• _The task_:
In the listing below, find the line holding "cutter.name = name" and the line holding "bpy.data.objects.remove(obj)". Write out those two lines and all lines between, exactly, and nothing more.

========================================================================

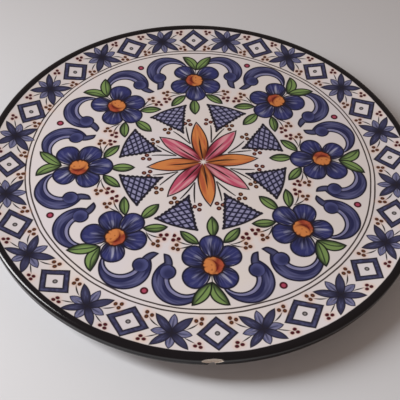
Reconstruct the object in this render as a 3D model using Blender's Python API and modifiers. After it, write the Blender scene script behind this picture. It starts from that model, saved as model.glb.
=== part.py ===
"""Ceramic wall plate: one glazed earthenware body lying on its foot ring, face up.

Metres, +Z up. The origin is on the table, under the plate's centre. -Y is the side with the chipped edge.
"""

import math

import bpy
from mathutils import Vector, noise

# Driving dimensions
PLATE_RADIUS = 0.150
PLATE_HEIGHT = 0.024
SEGMENTS = 128  # facets round the plate

# The face, as shares of the plate's radius: a shallow well, then a border that climbs to the rim
WELL_DROP = 0.028  # the centre lies this far under the rim's widest circle
WELL_RADIUS = 0.78
WELL_RISE = 0.009  # how much the well climbs from its centre to WELL_RADIUS
BORDER_START = 0.80
BORDER_RISE = 0.0209  # what the border adds on top, from BORDER_START to FACE_EDGE
BORDER_CURVE = 1.65
FACE_EDGE = 0.965

# The rolled rim, as shares of the plate's radius
ROLL_TOP = 0.980  # radius of the rim's highest circle
ROLL_RISE = 0.012  # that circle's height over the widest one
LIP_START = 0.968  # the side curls under to this radius
LIP_DROP = 0.055  # how far the lip reaches under the widest circle

# The back
WALL_AT_FOOT = 0.0080
WALL_AT_RIM = 0.0092
FOOT_OUTER = 0.090  # radii of the foot ring's flat underside
FOOT_INNER = 0.085
FOOT_CHAMFER = 0.0008
FOOT_FLARE_OUT = 0.0045  # how far the ring widens where it meets the body
FOOT_FLARE_IN = 0.0040

# Two holes through the foot ring take the hanging wire
WIRE_HOLE_RADIUS = 0.0018
WIRE_HOLE_HEIGHT = 0.0050
WIRE_HOLE_TURN = math.radians(22)  # each side of +Y
WIRE_HOLE_SIDES = 12

# The chip in the edge: a shallow flake off the rim's outer side, and a notch from there down through the lip
CHIP_TURN = math.radians(175)  # clockwise from +Y, seen from above
CHIP_ROUGHNESS = 0.12
FLAKE_HALVES = (0.0066, 0.0012, 0.0021)  # half sizes along the rim, into it and upright
FLAKE_DROP = 0.00025  # the flake's middle under the widest circle
NOTCH_HALVES = (0.0025, 0.0015, 0.0045)
NOTCH_DROP = 0.0057
NOTCH_INSET = 0.0012  # the notch's middle inside the widest circle
NOTCH_LEAN = math.radians(22)  # it follows the lip, which curls inwards

WIDEST_Z = PLATE_HEIGHT - ROLL_RISE * PLATE_RADIUS


def face_height(share):
    """The face's height at this share of the radius: a cubic bowl, plus the border's own climb."""
    height = -WELL_DROP + WELL_RISE * (share / WELL_RADIUS) ** 3
    climb = max(share - BORDER_START, 0) / (FACE_EDGE - BORDER_START)
    return WIDEST_Z + PLATE_RADIUS * (height + BORDER_RISE * climb**BORDER_CURVE)


def back_height(radius):
    """The underside's height: the face less a wall that thins towards the rim."""
    share = radius / PLATE_RADIUS
    out = min(max((radius - FOOT_OUTER) / (LIP_START * PLATE_RADIUS - FOOT_OUTER), 0), 1)
    wall = WALL_AT_FOOT + (WALL_AT_RIM - WALL_AT_FOOT) * out
    return face_height(share) - wall


def face_points():
    """From the centre out to where the rim's roll begins."""
    shares = [0, 0.14, 0.30, 0.45, 0.60, 0.70, WELL_RADIUS, BORDER_START, 0.84, 0.88, 0.92, 0.945, FACE_EDGE]
    return [(share * PLATE_RADIUS, face_height(share)) for share in shares]


def roll_points():
    """Over the rolled edge: a quarter ellipse down to the widest circle, then a squarer one to the lip."""
    points = []
    for step in range(1, 5):
        turn = math.radians(90 - 22.5 * step)
        share = ROLL_TOP + (1 - ROLL_TOP) * math.cos(turn)
        points.append((share * PLATE_RADIUS, WIDEST_Z + ROLL_RISE * PLATE_RADIUS * math.sin(turn)))
    crown = (ROLL_TOP * PLATE_RADIUS, PLATE_HEIGHT)
    points.insert(0, crown)
    for drop in (0.35, 0.65, 0.85, 0.96):
        share = LIP_START + (1 - LIP_START) * (1 - drop**3) ** (1 / 3)
        points.append((share * PLATE_RADIUS, WIDEST_Z - drop * LIP_DROP * PLATE_RADIUS))
    return points


def back_points():
    """Under the border to the foot ring, round the ring, and along the recess to the centre."""
    outer_root = FOOT_OUTER + FOOT_FLARE_OUT
    inner_root = FOOT_INNER - FOOT_FLARE_IN
    shares = (LIP_START, 0.93, 0.87, 0.80, 0.70)
    points = [(share * PLATE_RADIUS, back_height(share * PLATE_RADIUS)) for share in shares]
    points += [
        (outer_root, back_height(outer_root)),
        (FOOT_OUTER + FOOT_CHAMFER, 0.0035),
        (FOOT_OUTER + FOOT_CHAMFER, FOOT_CHAMFER),
        (FOOT_OUTER, 0),
        (FOOT_INNER, 0),
        (FOOT_INNER - FOOT_CHAMFER, FOOT_CHAMFER),
        (FOOT_INNER - FOOT_CHAMFER, 0.0035),
        (inner_root, back_height(inner_root)),
    ]
    points += [(radius, back_height(radius)) for radius in (0.055, 0.025, 0)]
    return points


def clear_scene():
    for thing in list(bpy.data.objects):
        bpy.data.objects.remove(thing, do_unlink=True)


def new_collection(name):
    collection = bpy.data.collections.new(name)
    bpy.context.scene.collection.children.link(collection)
    return collection


def glaze_material():
    material = bpy.data.materials.new("glazed_earthenware")
    material.use_nodes = True
    surface = material.node_tree.nodes["Principled BSDF"]
    surface.inputs["Base Color"].default_value = (0.68, 0.64, 0.62, 1)
    surface.inputs["Roughness"].default_value = 0.18
    surface.inputs["Metallic"].default_value = 0
    return material


def turned_body(name, collection):
    """The plate's profile, swept once round the Z axis."""
    profile = face_points() + roll_points() + back_points()
    mesh = bpy.data.meshes.new(name)
    edges = [(place, place + 1) for place in range(len(profile) - 1)]
    mesh.from_pydata([(radius, 0, height) for radius, height in profile], edges, [])
    body = bpy.data.objects.new(name, mesh)
    collection.objects.link(body)
    screw = body.modifiers.new("turn", "SCREW")
    screw.axis = "Z"
    screw.steps = SEGMENTS
    screw.render_steps = SEGMENTS
    screw.use_merge_vertices = True
    screw.merge_threshold = 0.00005
    screw.use_smooth_shade = True
    return body


def as_cutter(cutter, collection):
    cutter.hide_render = True
    cutter.display_type = "WIRE"
    for home in list(cutter.users_collection):
        home.objects.unlink(cutter)
    collection.objects.link(cutter)


def cut(body, cutter):
    boolean = body.modifiers.new(cutter.name, "BOOLEAN")
    boolean.operation = "DIFFERENCE"
    boolean.solver = "EXACT"
    boolean.object = cutter


def wire_hole_cutter(side, collection):
    """A thin radial rod through the foot ring, on one side of +Y."""
    turn = side * WIRE_HOLE_TURN
    outward = Vector((math.sin(turn), math.cos(turn), 0))
    middle = (FOOT_INNER + FOOT_OUTER) / 2
    bpy.ops.mesh.primitive_cylinder_add(
        vertices=WIRE_HOLE_SIDES,
        radius=WIRE_HOLE_RADIUS,
        depth=0.030,
        location=outward * middle + Vector((0, 0, WIRE_HOLE_HEIGHT)),
        rotation=outward.to_track_quat("Z", "Y").to_euler(),
    )
    cutter = bpy.context.object
    cutter.name = "wire_hole_left" if side < 0 else "wire_hole_right"
    as_cutter(cutter, collection)
    return cutter


def chip_cutter(name, halves, drop, inset, lean, collection):
    """A rough lens at the rim's edge, its lower end leaning inwards."""
    bpy.ops.mesh.primitive_ico_sphere_add(subdivisions=3, radius=1)
    cutter = bpy.context.object
    cutter.name = name
    for vertex in cutter.data.vertices:
        wander = noise.noise(vertex.co * 1.7 + Vector((3.1, 7.4, 6.0)))
        vertex.co = (1 + CHIP_ROUGHNESS * wander) * vertex.co * Vector(halves)
    outward = Vector((math.sin(CHIP_TURN), math.cos(CHIP_TURN), 0))
    cutter.location = outward * (PLATE_RADIUS - inset) + Vector((0, 0, WIDEST_Z - drop))
    cutter.rotation_euler = (-lean, 0, -CHIP_TURN)
    as_cutter(cutter, collection)
    return cutter


def build():
    clear_scene()
    parts = new_collection("ceramic_wall_plate")
    cutters = new_collection("cutters")
    plate = turned_body("plate", parts)
    plate.data.materials.append(glaze_material())
    for side in (-1, 1):
        cut(plate, wire_hole_cutter(side, cutters))
    cut(plate, chip_cutter("chip_flake", FLAKE_HALVES, FLAKE_DROP, 0, 0, cutters))
    cut(plate, chip_cutter("chip_notch", NOTCH_HALVES, NOTCH_DROP, NOTCH_INSET, NOTCH_LEAN, cutters))


build()
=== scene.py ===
import bpy
import math
import numpy as np
from mathutils import Matrix, Vector


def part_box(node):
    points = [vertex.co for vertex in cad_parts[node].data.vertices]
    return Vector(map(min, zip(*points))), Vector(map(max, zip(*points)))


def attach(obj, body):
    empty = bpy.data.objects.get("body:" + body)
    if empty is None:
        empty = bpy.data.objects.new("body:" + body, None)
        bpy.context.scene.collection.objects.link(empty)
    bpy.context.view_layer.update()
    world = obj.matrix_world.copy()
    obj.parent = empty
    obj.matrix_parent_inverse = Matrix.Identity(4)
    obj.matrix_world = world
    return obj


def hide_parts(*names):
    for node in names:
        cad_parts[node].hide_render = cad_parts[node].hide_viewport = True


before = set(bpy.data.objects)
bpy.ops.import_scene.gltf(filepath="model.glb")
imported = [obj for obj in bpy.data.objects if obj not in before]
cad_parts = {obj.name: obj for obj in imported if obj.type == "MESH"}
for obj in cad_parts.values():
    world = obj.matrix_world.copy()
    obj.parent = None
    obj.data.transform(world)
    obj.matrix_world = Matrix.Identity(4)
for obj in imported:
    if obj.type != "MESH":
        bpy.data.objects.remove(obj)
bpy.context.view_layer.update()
plateLow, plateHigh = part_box("plate")
plateRadius = (plateHigh.x - plateLow.x) / 2
print("frame loaded, plate radius", round(plateRadius, 4))


stage = {
    "cameraAway": (0.0, -1.993, 2.156),  # from the middle of the rim's widest circle, in plate radii
    "cameraTurn": (51.06, -0.07, -4.16),  # degrees: down, right, and rolled
    "lens": 57.2,
    "floorSize": 6.0,
    "floorColour": (211, 213, 217),
    "skyColour": (242, 219, 205),
    "skyStrength": 0.325,
    "lampPlace": (-0.84, -0.06, 0.67),
    "lampTarget": (-0.1, -0.2, 0.0),
    "lampSpread": 100,  # degrees
    "lampSize": (0.25, 0.8),  # a tall window
    "lampPower": 3.98,
}


def linear(colour):
    # screen values 0 to 255 into the linear values that shaders take
    share = np.array(colour, float) / 255
    value = np.where(share <= 0.04045, share / 12.92, ((share + 0.055) / 1.055) ** 2.4)
    return (*value.tolist(), 1.0)


def addToScene(name, data):
    thing = bpy.data.objects.new(name, data)
    bpy.context.scene.collection.objects.link(thing)
    return thing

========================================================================

• _Answer to this problem_:
    cutter.name = name
    for vertex in cutter.data.vertices:
        wander = noise.noise(vertex.co * 1.7 + Vector((3.1, 7.4, 6.0)))
        vertex.co = (1 + CHIP_ROUGHNESS * wander) * vertex.co * Vector(halves)
    outward = Vector((math.sin(CHIP_TURN), math.cos(CHIP_TURN), 0))
    cutter.location = outward * (PLATE_RADIUS - inset) + Vector((0, 0, WIDEST_Z - drop))
    cutter.rotation_euler = (-lean, 0, -CHIP_TURN)
    as_cutter(cutter, collection)
    return cutter


def build():
    clear_scene()
    parts = new_collection("ceramic_wall_plate")
    cutters = new_collection("cutters")
    plate = turned_body("plate", parts)
    plate.data.materials.append(glaze_material())
    for side in (-1, 1):
        cut(plate, wire_hole_cutter(side, cutters))
    cut(plate, chip_cutter("chip_flake", FLAKE_HALVES, FLAKE_DROP, 0, 0, cutters))
    cut(plate, chip_cutter("chip_notch", NOTCH_HALVES, NOTCH_DROP, NOTCH_INSET, NOTCH_LEAN, cutters))


build()
=== scene.py ===
import bpy
import math
import numpy as np
from mathutils import Matrix, Vector


def part_box(node):
    points = [vertex.co for vertex in cad_parts[node].data.vertices]
    return Vector(map(min, zip(*points))), Vector(map(max, zip(*points)))


def attach(obj, body):
    empty = bpy.data.objects.get("body:" + body)
    if empty is None:
        empty = bpy.data.objects.new("body:" + body, None)
        bpy.context.scene.collection.objects.link(empty)
    bpy.context.view_layer.update()
    world = obj.matrix_world.copy()
    obj.parent = empty
    obj.matrix_parent_inverse = Matrix.Identity(4)
    obj.matrix_world = world
    return obj


def hide_parts(*names):
    for node in names:
        cad_parts[node].hide_render = cad_parts[node].hide_viewport = True


before = set(bpy.data.objects)
bpy.ops.import_scene.gltf(filepath="model.glb")
imported = [obj for obj in bpy.data.objects if obj not in before]
cad_parts = {obj.name: obj for obj in imported if obj.type == "MESH"}
for obj in cad_parts.values():
    world = obj.matrix_world.copy()
    obj.parent = None
    obj.data.transform(world)
    obj.matrix_world = Matrix.Identity(4)
for obj in imported:
    if obj.type != "MESH":
        bpy.data.objects.remove(obj)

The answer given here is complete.